Paul Farmer illustrates how some people are structurally placed at much greater risk for suffering, poverty and violence. He recounts for us the lives of two different Haitians, one woman and one man. We are going to talk much more about these lives which are marked by tragedy. 

What are some of the experiences that Acephie endures in her short life?

What are some of the experiences that Chouchou endures in his short life? 

Does Farmer think that these people’s lives / stories are unusual or typical in the context of Haiti? What does he say?

 What are some of the cultural, historical, political and economic factors that made these two individuals vulnerable to violence and suffering?

How might you offer a gender analysis of these two people’s lives?

What role does poverty play in both of their lives? How does their poverty ultimately make them vulnerable?

A phrase that is quite common these days is “the feminization of poverty.” Does that sound familiar to anyone? If yes, what do you think it means?

Farmer says that poverty leads women, especially, into “unfavourable unions” (p. 39).

When talking about Acephie’s relationship with the married soldier, Farmer questions the notion of “consensual sex” on page 39. What is he talking about?

Farmer is suggesting that race and sex are important to consider, but that poverty and social class are strongly related to mortality rates. What do you think of his argument?

“Agency”: What does this mean?

How might poverty restrict a person’s agency?

Farmer writes that in order to analyze and predict violence and suffering our analysis must:

  1. be “geographically broad” (42) – What does this mean?
  1. recognize that “extreme suffering… is seldom divorced from the actions of the powerful” (42) – What does this mean?
  1. be “historically deep” – What does this mean?
  1. simultaneously consider how “various social ‘axes’” or identities “play a role in rendering individuals and groups vulnerable to extreme suffering” (43, 42) – What does this mean?
  1. recognize that “social factors” such as gender and race, for example, “are differentially weighted in different settings and in different times” (43) – What does this mean?
  1. be not only quantitative (i.e. statistics), but also qualitative – What does this mean? (i.e. life stories, ethnographies)

This week sets up the need to think globally and to come up with global solutions like human rights that seek to minimize human suffering through international law.

What are human rights?

Human rights refers first to the belief that all human beings should have access to a minimally decent life regardless of race, sex, language, religion, political leanings or whether you are rich or poor. And secondly, the enshrinement of these principles in treaties and law.

Human rights begin as moral and philosophical claims.

Moral claims talk about right or wrong actions, what should or should not happen.

Examples: Moral claims that Farmer makes

Overview of Universal Declaration of Human Rights (1948)

Human Rights begin as moral philosophical claims about what “ought to be” and then can be translated into legal instruments. For example, the moral claim that “people should live their lives free of torture” is written into a treaty and then countries are invited to sign on, ratify and commit to work within their own country to ensure that people will live their lives free of torture.

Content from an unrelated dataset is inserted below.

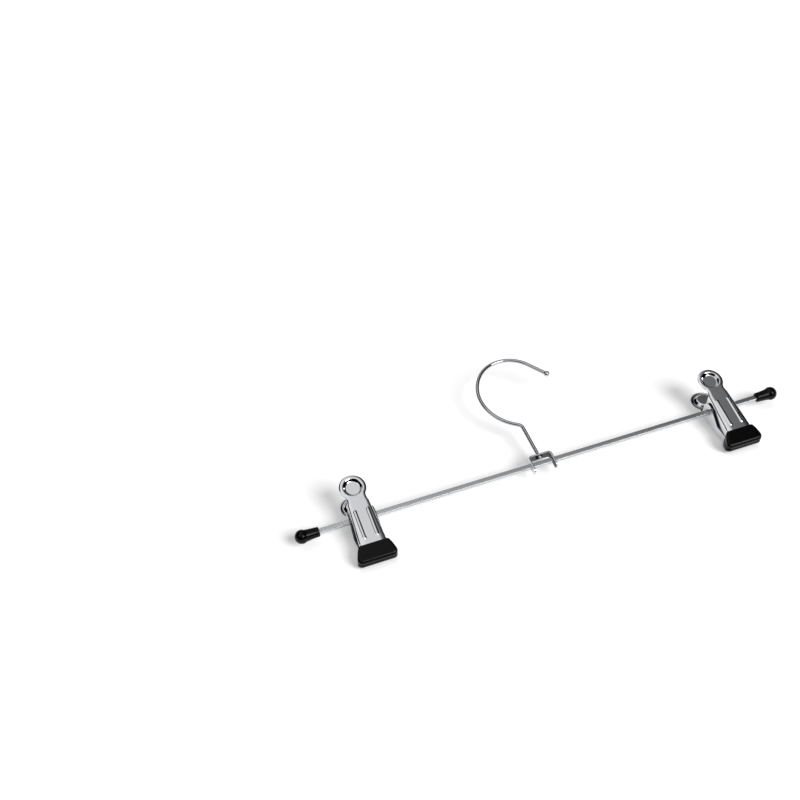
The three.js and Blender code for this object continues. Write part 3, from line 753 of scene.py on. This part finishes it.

Ideally these ratified treaties are then integrated into national laws.

In Canada, human rights can be seen in various levels of law and governance: UN international human rights treaties; Canadian Human Rights Tribunal (http://www.chrt-tcdp.gc.ca/NS/index-eng.asp), Canadian Charter of Rights and Freedoms (http://laws-lois.justice.gc.ca/eng/Const/page-15.html); and provincial or workplace human rights codes.

Within these human rights responsibilities and duties there are “negative” obligations and “positive” obligations.

In the “negative” category are the expectations that states will refrain from certain actions. What do you imagine states might be asked to refrain from in the context of human rights?

Where “negative” obligations require states to refrain from certain actions, “positive obligations” require the state to act. Such as…?

“Positive” and “negative” here are not related to “good” and “bad” but rather negative duties can be seen as “freedom from” state intervention (first generation rights), and the positive duties can be seen as “freedom to” a minimally decent life (second generation rights).

The United Nations rights framework helped to change the Indian Act in Canada. The Supreme Court of Canada said that that the Indian Act discriminated against Indigenous women, but the Canadian government didn’t do anything. So Indigenous women in Canada went to the UN and the UN put pressure on the Canadian government, and it was only then that the Indian Act was changed for the first time.

Human rights are both making significant and positive changes in the world and they are very gently enforced at this point in time.